The following summary might provide clarity.

 

Jurisdiction (based on exhaustion of administrative remedies) exists if:

The petitioner “raised, presented, or mentioned” the direct predicate of the BIA’s error to the BIA.  Vazquez v. Sessions, 885 F.3d 862, at 868 (5th Cir. 2018) (e.g. the BIA wrongly weighed the evidence or misapplied the law) so long as the petitioner had raised the same issue to the BIA on appeal from the Immigration Judge.  See, also, Dale v. Holder, 610 F.3d 294, at 300 (5th Cir. 2010).
 

Jurisdiction (based on exhaustion of administrative remedies) does not exist if:

The petitioner alleges a new defect that the BIA “never had a chance to consider.” Avelar-Oliva v. Barr, 954 F.3d 757, at 766 (5th Cir. 2020) (e.g. claims that the Board “engaged in impermissible factfinding,” Omari v.
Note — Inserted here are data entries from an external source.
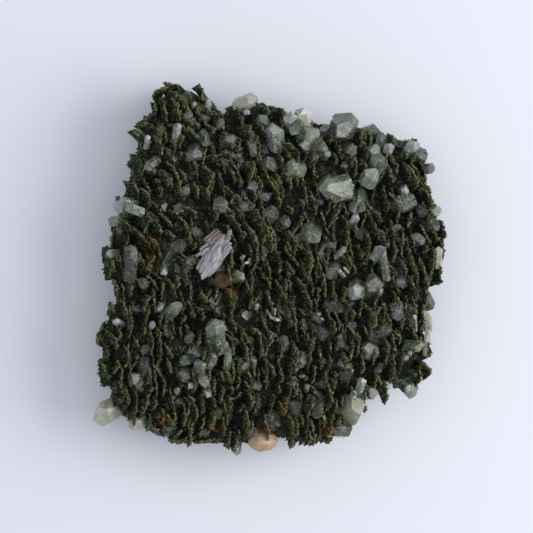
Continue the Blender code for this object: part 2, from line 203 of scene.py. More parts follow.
# Swells and pits of the matrix: place on the grid, radius and height in millimetres
Swell = namedtuple("Swell", "x y radius height")
SWELLS = [
    Swell(205, 352, 9.5, 6.0),
    Swell(165, 112, 9.0, 2.0),
    Swell(150, 255, 9.0, 1.2),
    Swell(330, 150, 11.0, 1.4),
    Swell(220, 290, 6.0, 1.6),
    Swell(300, 260, 13.0, -1.4),
    Swell(268, 268, 5.5, -3.2),
    Swell(177, 348, 3.2, -7.0),
    Swell(211, 226, 2.6, -4.5),
    Swell(393, 283, 3.2, -4.5),
    Swell(341, 411, 3.0, -4.0),
    Swell(132, 352, 4.0, -3.0),
    Swell(395, 392, 3.0, -4.0),
]

# Quartz crystals: the middle on the grid, then in millimetres the radius, the whole length and
# the height of the highest point over the matrix, then the lean and its heading in degrees, and
# the look: c clear, m milky, g green-tinted, p pale green, d dark and deep
Crystal = namedtuple("Crystal", "x y radius length rise lean heading look")
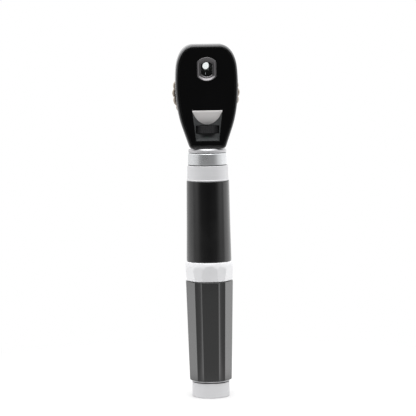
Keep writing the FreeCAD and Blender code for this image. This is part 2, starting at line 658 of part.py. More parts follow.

Holder, 562 F.3d 314, at 321 (5th Cir. 2009); applied the wrong standard of review Avelar-Oliva, 954 F.3d 757, at 766 (5th Cir. 2020); or the BIA’s ruling on a properly presented issue breached a procedural requirement or the petitioner’s due process rights, Roy v. Ashcroft, 389 F.3d 132, at 137 (5th Cir. 2004) (per curiam) (“Procedural error correctable by the Board . . . properly subject to the exhaustion requirement”)) belong to this unreviewable class.


An issue that has not been exhausted requires a motion to reconsider timely filed at the BIA to establish appellate jurisdiction in the Fifth Circuit Court of Appeal.

As the best practice for preserving jurisdiction for appellate review, if the BIA does not address all of the issues raised in an appeal to the BIA (or when in doubt) a motion to reconsider should be timely filed within 30 days of the date of entry of a final administrative order of removal.  See section 240(c)(6)(C) of the Act; 8 C.F.R. § 1003.23(b)(1).